▶ _DATASET SECTION_

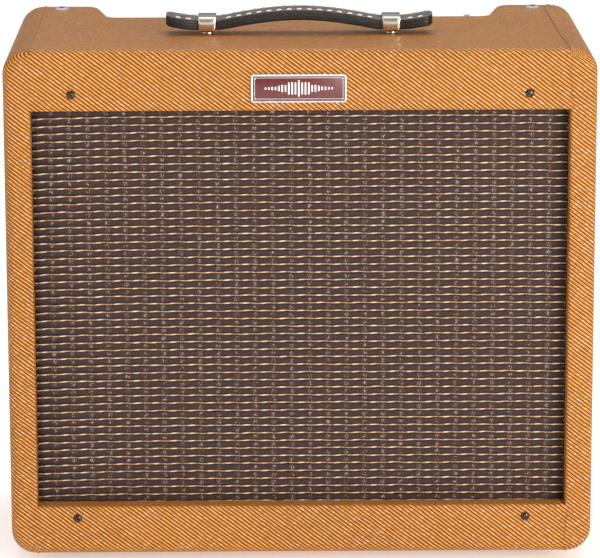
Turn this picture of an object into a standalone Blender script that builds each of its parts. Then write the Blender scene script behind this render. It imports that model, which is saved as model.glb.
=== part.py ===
"""A 1x12 valve guitar combo: a cloth-covered cabinet with its baffle, loudspeaker, chassis and handle.

Units are metres and +Z is up. The origin is on the floor, under the middle of the cabinet. The grille
faces -Y, and the control panel is let into the rear of the top.
"""

from math import asin, cos, pi, radians, sin, sqrt, tan, tau

import bmesh
import bpy
from mathutils import Vector

# ---------------------------------------------------------------- driving dimensions
GAP = 0.0003  # left between pieces that touch

CABINET_WIDTH = 0.457
CABINET_HEIGHT = 0.402
CABINET_DEPTH = 0.233
CORNER_RADIUS = 0.019  # seen from the front
FRONT_EDGE_RADIUS = 0.008
REAR_EDGE_RADIUS = 0.004
BOARD = 0.019
CLOTH = 0.0007
FOOT_HEIGHT = 0.010

UPPER_FACE = 0.0475  # height of the covered face above the grille
LOWER_FACE = 0.0395  # and below it
RAIL = 0.0127
GRILLE_RECESS = 0.0157
BAFFLE = 0.0127
GRILLE_CLOTH = 0.0008

CUT_HALF_WIDTH = 0.1552  # of the well over the control panel, at its front
CUT_FRONT_Y = 0.0525
CUT_INNER_RADIUS = 0.010
CUT_OUTER_RADIUS = 0.018
CUT_FLARE = 11.5  # degrees that each side of the well opens towards the rear

BACK_PANEL = 0.006
BACK_PANEL_INSET = 0.005
UPPER_BACK_DEPTH = 0.114
LOWER_BACK_DEPTH = 0.115

PLATE_WIDTH = 0.0735
PLATE_HEIGHT = 0.022
PLATE_THICK = 0.0016
PLATE_X = -0.0012
PLATE_DROP = 0.0298  # its middle, below the cabinet's top

BAFFLE_SCREW_X = 0.176
BAFFLE_SCREW_DROP = 0.0345  # from the top edge, and from the bottom edge
BAFFLE_SCREW_RISE = 0.0300
BAFFLE_SCREW_HEAD = 0.0035
BAFFLE_SCREW_SHANK = 0.0021
BAFFLE_SCREW_LENGTH = 0.034
SCREW_CLEARANCE = 0.0004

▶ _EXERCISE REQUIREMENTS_
Figure out how many lines of the data above include "each", then give the number and nothing more.

▶ _RESULT BELOW_
2